Franziska Hartmann: Es gibt seit Jahren eine enge fachliche Zusammenarbeit mit Berliner Innungen aus verschiedenen Bereichen. Wir sind derzeit dabei, unser Orientierungs-Portfolio zu erweitern und beispielsweise die Solarbranche einzubeziehen. Erste Workshops in Zusammenarbeit mit dem SolarZentrum Berlin wurden bereits durchgeführt. In unseren hauseigenen Übungswerkstätten versuchen wir in kleineren Workshops Lust an der Thematik zu wecken. Mit dem „Norddeutschen Zentrum für Nachhaltiges Bauen” haben wir beispielsweise einen Kurs zum Thema „Bauen als Klimaschutz” durchgeführt. Häufig geht es einfach darum, neue Dinge auszuprobieren und darüber zu informieren, dass Ausbildungen im Handwerk ein sinnvoller Weg sind, um sich beruflich mit Themen wie Umweltschutz oder Klimawandel zu beschäftigen. Eine berufliche Orientierung, die diese existenziellen Themen aufgreift, wird von vielen als sinnspendend und nachhaltig empfunden.

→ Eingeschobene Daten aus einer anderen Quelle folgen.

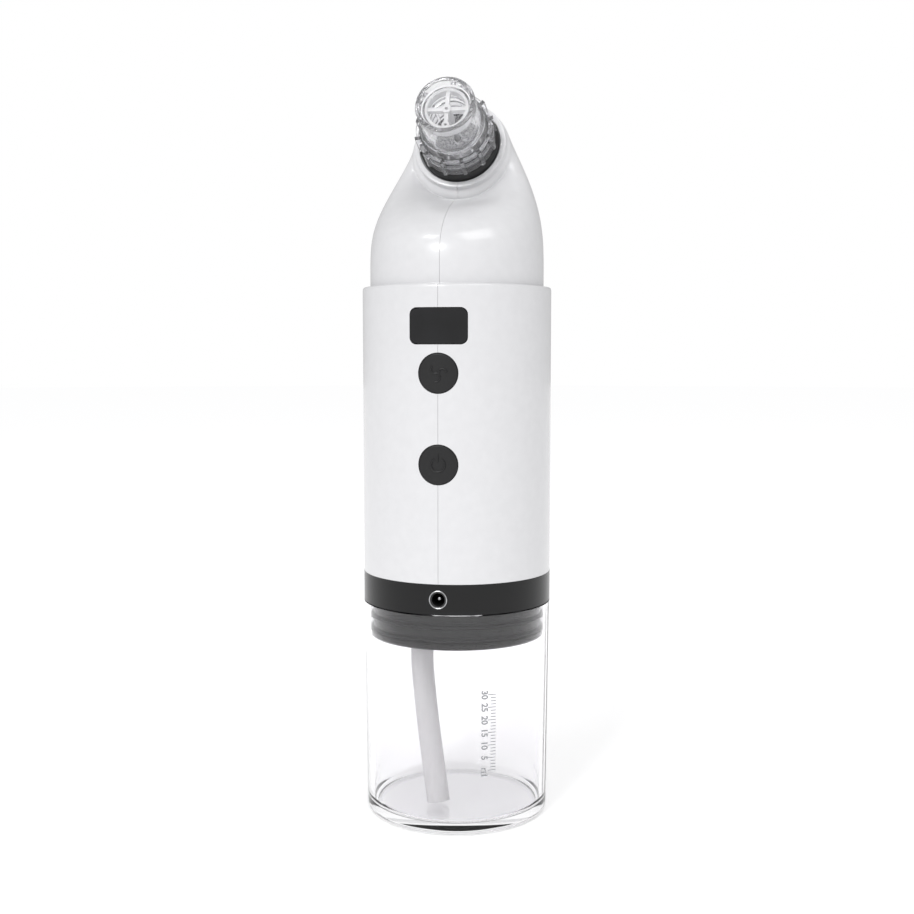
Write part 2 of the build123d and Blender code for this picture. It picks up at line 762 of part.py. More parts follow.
with BuildPart() as diaphragm:
    with Locations((pump_x, pump_y, case_top)):
        Cylinder(case_radius, diaphragm_thickness, align=rise)
        with PolarLocations(wobble_radius - cup_radius + 1, 3):
            Cylinder(cup_radius, cup_depth, align=drop)
            with Locations((0, 0, diaphragm_thickness)):
                Cylinder(cup_radius - 0.5, cup_depth + diaphragm_thickness - 0.5, align=drop, mode=Mode.SUBTRACT)
save(diaphragm, "diaphragm")

valve_low = case_top + diaphragm_thickness
with BuildPart() as valve_plate:
    with Locations((pump_x, pump_y, valve_low)):
        Cylinder(case_radius, valve_height, align=rise)
        with PolarLocations(wobble_radius - cup_radius + 1, 3):
            Cylinder(port_radius, 3 * valve_height, mode=Mode.SUBTRACT)
        Cylinder(port_radius, 3 * valve_height, mode=Mode.SUBTRACT)
save(valve_plate, "valve_plate")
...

Mit welchen Betrieben aus den Bereichen Umwelt- und Klimaschutz arbeiten Sie zusammen?
Franziska Hartmann: Handwerksunternehmen sind häufig die umsetzenden wirtschaftlichen Akteure, die technische oder ökologische Innovationen in unserer Umwelt implementieren. Man sollte sich bewusst machen, dass viele Handwerksberufe ein großes Gestaltungspotenzial bergen. Kleine und mittlere Unternehmen, die für gut gedämmte Häuser sorgen, Solarmodule installieren, moderne Heizungs- und Klimaanlagen bauen oder Grünflächen pflegen, leisten alle einen wichtigen Beitrag dafür, unsere Stadt zukunftsfähig zu gestalten. Und davon gibt es in unserem Netzwerk einige.
Welche Zukunftsperspektiven haben Menschen mit Fluchthintergrund, die sich für eine Ausbildung in einem Klimaberuf entscheiden?
Franziska Hartmann: Wenn man den Prognosen Glauben schenkt, dann haben alle Personen, die den Status von Fachkräften im Handwerk, vor allem in sogenannten Mangelberufen, erlangen, sehr gute berufliche Perspektiven. Die Klima-Thematik ist zudem eine, die global gesehen immer relevanter wird. Ich wünsche allen Menschen, die diese Berufe ergreifen, dass mit der zunehmenden Wichtigkeit beziehungsweise personellen Knappheit auch eine zunehmende gesellschaftliche Wertschätzung einhergeht.
Sind Klimaberufe hauptsächlich Männerberufe? Welche Möglichkeiten gibt es für geflüchtete Frauen im Bereich Umwelt, Energie, Klima?
Franziska Hartmann: Grundsätzlich stehen alle Handwerksausbildungen auch Frauen offen. In der Realität wählen sie oft Handwerksberufe, die gesellschaftlich mit weiblich gelesenen Fähigkeiten assoziiert werden, zum Beispiel kreative Berufe oder solche die körperlich weniger anstrengend scheinen, da sie eher auf feinere motorische Fähigkeiten setzen. In den Übungswerkstätten für Frauen versuchen wir, eine Herangehensweise des „Ausprobierens” zu fördern. Auch hier spielen die Klima- und Umweltberufe natürlich eine Rolle. Sie bieten viele tolle Möglichkeiten für die Frauen. Vorreiter sind in dieser Hinsicht Unternehmen, die eine gute Vereinbarkeit von Beruf und Familie bieten, moderne Technologien anwenden, damit körperliche Arbeit nicht mehr der ausschlaggebende Faktor ist und neben dem meteorologischen Klima auch auf ein gutes Arbeitsklima achten.
*Beim Upcycling werden Abfallprodukte oder (scheinbar) nutzlose Stoffe in neuwertige Produkte umgewandelt. Re-Design meint die Überarbeitung oder Neugestaltung alter Produkte.